## What to do
Set down exactly the lines of the listing below, please, beginning with the first and ending with the line that holds "and dresses it.".

========================================================================

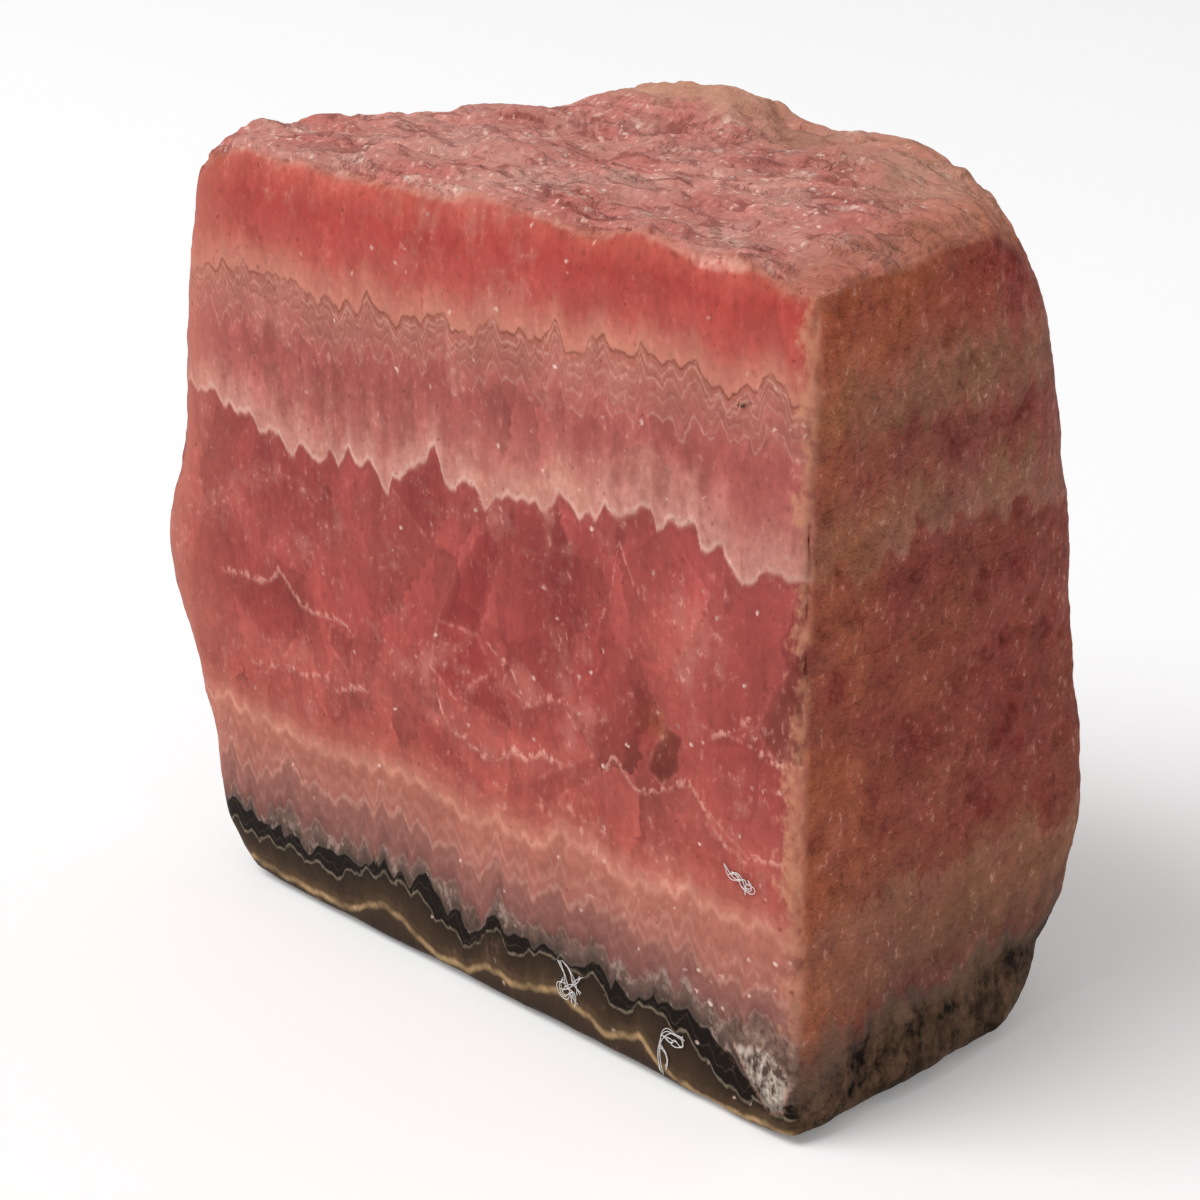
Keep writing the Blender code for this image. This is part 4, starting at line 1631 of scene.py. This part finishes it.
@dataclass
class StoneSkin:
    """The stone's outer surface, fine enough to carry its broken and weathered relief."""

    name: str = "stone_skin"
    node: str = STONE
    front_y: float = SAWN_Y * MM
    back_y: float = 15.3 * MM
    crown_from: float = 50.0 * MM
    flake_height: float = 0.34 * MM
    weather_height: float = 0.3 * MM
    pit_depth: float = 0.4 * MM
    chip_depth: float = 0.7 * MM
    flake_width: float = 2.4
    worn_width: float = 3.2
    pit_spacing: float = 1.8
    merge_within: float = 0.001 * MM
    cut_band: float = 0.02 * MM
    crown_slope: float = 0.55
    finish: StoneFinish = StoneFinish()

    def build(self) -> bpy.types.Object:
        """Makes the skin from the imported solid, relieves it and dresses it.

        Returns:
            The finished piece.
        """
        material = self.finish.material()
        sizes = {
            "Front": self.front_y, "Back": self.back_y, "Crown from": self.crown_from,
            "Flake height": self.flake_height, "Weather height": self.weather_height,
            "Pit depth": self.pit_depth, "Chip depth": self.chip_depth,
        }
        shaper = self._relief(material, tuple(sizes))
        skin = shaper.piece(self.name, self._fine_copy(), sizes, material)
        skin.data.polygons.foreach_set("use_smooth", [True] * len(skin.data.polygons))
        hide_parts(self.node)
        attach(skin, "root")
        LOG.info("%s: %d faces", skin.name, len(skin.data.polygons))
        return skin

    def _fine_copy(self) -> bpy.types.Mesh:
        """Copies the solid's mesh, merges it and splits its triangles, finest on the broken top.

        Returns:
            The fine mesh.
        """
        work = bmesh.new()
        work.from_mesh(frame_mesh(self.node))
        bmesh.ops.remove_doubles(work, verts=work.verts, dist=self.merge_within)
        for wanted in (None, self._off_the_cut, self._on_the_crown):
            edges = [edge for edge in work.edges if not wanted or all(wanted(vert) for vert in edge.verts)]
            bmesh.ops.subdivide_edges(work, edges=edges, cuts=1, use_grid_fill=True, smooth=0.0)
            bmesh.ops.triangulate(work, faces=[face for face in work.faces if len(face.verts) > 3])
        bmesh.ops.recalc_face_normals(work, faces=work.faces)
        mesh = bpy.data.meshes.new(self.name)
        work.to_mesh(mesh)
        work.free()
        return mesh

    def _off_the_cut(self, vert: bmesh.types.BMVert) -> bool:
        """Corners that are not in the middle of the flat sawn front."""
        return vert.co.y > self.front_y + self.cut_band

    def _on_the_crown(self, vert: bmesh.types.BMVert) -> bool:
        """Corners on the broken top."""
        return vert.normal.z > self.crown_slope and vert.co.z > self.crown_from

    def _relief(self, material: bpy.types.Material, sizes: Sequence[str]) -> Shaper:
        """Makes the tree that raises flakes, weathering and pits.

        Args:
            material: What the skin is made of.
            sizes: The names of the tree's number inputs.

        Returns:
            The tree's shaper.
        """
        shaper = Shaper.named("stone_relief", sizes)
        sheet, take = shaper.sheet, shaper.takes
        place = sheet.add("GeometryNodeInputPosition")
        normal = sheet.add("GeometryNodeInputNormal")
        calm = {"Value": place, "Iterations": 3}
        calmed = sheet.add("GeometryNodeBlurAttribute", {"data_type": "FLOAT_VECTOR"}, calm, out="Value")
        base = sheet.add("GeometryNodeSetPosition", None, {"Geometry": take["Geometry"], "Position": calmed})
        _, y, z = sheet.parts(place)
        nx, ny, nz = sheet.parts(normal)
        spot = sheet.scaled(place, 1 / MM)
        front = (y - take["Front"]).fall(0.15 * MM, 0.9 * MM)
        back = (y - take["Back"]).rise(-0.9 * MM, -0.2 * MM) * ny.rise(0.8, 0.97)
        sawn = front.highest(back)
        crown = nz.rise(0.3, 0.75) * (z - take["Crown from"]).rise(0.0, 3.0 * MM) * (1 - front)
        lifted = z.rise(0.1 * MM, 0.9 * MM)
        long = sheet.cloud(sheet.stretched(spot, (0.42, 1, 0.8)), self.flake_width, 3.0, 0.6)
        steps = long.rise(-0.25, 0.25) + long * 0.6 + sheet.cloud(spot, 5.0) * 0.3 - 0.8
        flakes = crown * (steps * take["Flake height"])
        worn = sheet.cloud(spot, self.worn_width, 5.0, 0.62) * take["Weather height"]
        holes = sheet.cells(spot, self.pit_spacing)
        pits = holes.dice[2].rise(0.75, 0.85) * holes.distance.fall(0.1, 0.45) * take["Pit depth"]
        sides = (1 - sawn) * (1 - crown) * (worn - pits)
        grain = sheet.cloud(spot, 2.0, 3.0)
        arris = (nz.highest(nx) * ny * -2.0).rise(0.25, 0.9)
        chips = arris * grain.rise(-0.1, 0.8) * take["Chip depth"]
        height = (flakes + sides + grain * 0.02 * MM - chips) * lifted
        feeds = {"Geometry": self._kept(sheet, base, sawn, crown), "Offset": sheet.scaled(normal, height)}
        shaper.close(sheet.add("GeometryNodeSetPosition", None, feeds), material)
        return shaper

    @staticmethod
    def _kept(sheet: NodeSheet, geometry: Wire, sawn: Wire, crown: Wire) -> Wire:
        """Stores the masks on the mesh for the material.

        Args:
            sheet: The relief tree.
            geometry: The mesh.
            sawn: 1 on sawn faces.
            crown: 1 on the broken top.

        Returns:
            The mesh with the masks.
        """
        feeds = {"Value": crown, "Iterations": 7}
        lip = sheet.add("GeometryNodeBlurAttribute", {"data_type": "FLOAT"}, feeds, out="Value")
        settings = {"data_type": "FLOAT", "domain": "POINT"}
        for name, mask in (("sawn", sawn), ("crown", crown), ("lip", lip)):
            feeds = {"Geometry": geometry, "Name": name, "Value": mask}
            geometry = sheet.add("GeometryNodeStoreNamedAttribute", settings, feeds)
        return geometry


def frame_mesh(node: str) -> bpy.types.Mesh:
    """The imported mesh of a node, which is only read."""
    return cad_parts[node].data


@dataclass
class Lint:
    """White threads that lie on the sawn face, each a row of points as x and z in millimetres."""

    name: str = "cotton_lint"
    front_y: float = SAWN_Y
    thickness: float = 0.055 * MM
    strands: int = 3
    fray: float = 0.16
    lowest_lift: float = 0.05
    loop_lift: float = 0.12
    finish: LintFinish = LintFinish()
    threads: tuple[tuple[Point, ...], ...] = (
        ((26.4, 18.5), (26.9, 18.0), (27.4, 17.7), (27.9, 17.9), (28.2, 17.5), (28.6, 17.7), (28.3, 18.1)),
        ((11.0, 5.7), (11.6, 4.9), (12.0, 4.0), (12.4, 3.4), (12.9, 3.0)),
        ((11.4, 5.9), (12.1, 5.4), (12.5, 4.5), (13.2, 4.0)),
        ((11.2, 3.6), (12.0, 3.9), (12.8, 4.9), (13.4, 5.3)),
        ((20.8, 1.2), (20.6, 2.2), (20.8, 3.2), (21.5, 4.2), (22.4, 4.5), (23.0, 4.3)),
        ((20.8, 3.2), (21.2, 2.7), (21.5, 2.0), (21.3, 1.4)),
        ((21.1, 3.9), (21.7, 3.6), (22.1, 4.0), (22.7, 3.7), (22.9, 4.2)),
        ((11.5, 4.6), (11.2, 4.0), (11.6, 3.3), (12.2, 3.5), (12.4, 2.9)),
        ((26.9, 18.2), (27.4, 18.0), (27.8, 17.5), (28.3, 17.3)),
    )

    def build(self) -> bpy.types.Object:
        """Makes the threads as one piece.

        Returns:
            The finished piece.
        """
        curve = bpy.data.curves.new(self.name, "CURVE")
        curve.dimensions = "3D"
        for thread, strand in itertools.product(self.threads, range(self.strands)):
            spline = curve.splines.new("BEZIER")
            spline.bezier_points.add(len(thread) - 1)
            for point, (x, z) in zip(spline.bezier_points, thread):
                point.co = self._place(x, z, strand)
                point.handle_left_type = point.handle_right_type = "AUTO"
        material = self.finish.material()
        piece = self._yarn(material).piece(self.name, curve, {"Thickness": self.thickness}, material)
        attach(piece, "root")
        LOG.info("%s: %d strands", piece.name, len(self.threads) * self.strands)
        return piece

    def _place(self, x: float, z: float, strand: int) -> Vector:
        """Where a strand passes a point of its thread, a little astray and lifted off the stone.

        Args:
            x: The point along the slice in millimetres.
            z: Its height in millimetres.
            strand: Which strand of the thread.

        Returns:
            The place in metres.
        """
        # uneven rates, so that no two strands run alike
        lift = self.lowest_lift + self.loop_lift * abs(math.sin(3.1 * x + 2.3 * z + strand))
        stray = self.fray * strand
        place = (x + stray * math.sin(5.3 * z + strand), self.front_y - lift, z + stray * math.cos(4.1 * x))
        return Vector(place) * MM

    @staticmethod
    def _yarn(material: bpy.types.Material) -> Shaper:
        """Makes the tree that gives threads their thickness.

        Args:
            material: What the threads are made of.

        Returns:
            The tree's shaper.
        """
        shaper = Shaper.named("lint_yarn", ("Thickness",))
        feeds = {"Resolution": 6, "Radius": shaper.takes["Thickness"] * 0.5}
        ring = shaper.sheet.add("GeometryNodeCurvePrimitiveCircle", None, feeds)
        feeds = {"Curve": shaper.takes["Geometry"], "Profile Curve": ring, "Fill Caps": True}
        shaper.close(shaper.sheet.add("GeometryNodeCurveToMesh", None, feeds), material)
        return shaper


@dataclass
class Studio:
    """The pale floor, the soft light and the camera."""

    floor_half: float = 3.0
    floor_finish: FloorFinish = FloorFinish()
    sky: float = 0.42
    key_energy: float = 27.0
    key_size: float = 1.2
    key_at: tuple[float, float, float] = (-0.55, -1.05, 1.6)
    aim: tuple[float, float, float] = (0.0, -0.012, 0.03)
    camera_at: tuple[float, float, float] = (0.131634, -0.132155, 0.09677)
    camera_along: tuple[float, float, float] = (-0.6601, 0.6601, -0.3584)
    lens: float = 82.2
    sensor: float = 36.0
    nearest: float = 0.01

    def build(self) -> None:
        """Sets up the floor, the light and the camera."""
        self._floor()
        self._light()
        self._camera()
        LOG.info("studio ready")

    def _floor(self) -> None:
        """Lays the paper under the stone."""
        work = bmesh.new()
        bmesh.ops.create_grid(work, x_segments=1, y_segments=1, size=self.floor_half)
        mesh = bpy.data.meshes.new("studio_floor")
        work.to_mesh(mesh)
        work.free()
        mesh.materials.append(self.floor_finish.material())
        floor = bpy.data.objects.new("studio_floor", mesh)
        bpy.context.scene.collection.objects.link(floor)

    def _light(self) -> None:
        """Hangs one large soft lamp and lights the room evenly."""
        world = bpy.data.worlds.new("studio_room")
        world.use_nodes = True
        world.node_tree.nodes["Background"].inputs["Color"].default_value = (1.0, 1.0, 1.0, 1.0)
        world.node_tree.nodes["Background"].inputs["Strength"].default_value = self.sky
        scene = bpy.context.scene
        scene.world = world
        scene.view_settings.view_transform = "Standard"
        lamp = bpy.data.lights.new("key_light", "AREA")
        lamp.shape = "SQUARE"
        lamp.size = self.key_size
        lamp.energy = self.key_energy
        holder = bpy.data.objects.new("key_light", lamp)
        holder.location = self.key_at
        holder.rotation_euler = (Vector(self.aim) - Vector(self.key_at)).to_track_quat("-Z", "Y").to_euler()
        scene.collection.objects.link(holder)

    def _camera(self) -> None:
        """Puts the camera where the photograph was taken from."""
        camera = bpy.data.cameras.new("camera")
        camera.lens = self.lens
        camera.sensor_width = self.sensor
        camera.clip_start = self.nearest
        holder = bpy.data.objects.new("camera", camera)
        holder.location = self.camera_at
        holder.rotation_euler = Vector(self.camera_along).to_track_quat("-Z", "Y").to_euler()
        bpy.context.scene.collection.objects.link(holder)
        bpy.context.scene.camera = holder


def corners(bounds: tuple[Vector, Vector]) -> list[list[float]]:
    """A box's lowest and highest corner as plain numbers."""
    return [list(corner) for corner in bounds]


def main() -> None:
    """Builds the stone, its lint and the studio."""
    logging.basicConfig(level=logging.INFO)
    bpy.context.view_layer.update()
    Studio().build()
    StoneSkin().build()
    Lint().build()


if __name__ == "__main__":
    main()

========================================================================

## Answer to the task
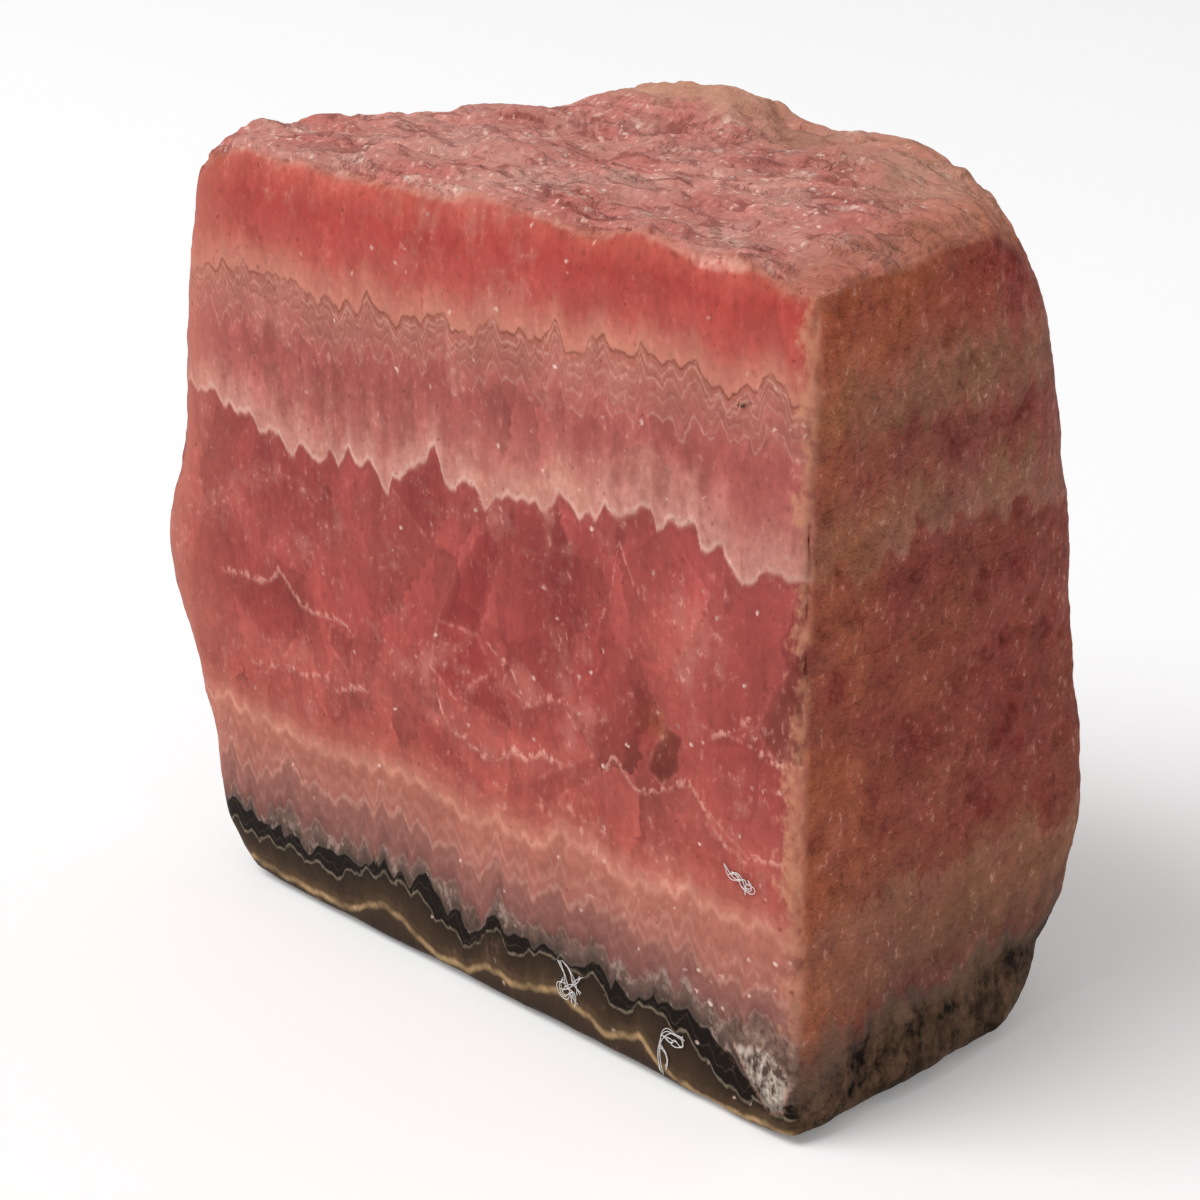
Keep writing the Blender code for this image. This is part 4, starting at line 1631 of scene.py. This part finishes it.
@dataclass
class StoneSkin:
    """The stone's outer surface, fine enough to carry its broken and weathered relief."""

    name: str = "stone_skin"
    node: str = STONE
    front_y: float = SAWN_Y * MM
    back_y: float = 15.3 * MM
    crown_from: float = 50.0 * MM
    flake_height: float = 0.34 * MM
    weather_height: float = 0.3 * MM
    pit_depth: float = 0.4 * MM
    chip_depth: float = 0.7 * MM
    flake_width: float = 2.4
    worn_width: float = 3.2
    pit_spacing: float = 1.8
    merge_within: float = 0.001 * MM
    cut_band: float = 0.02 * MM
    crown_slope: float = 0.55
    finish: StoneFinish = StoneFinish()

    def build(self) -> bpy.types.Object:
        """Makes the skin from the imported solid, relieves it and dresses it.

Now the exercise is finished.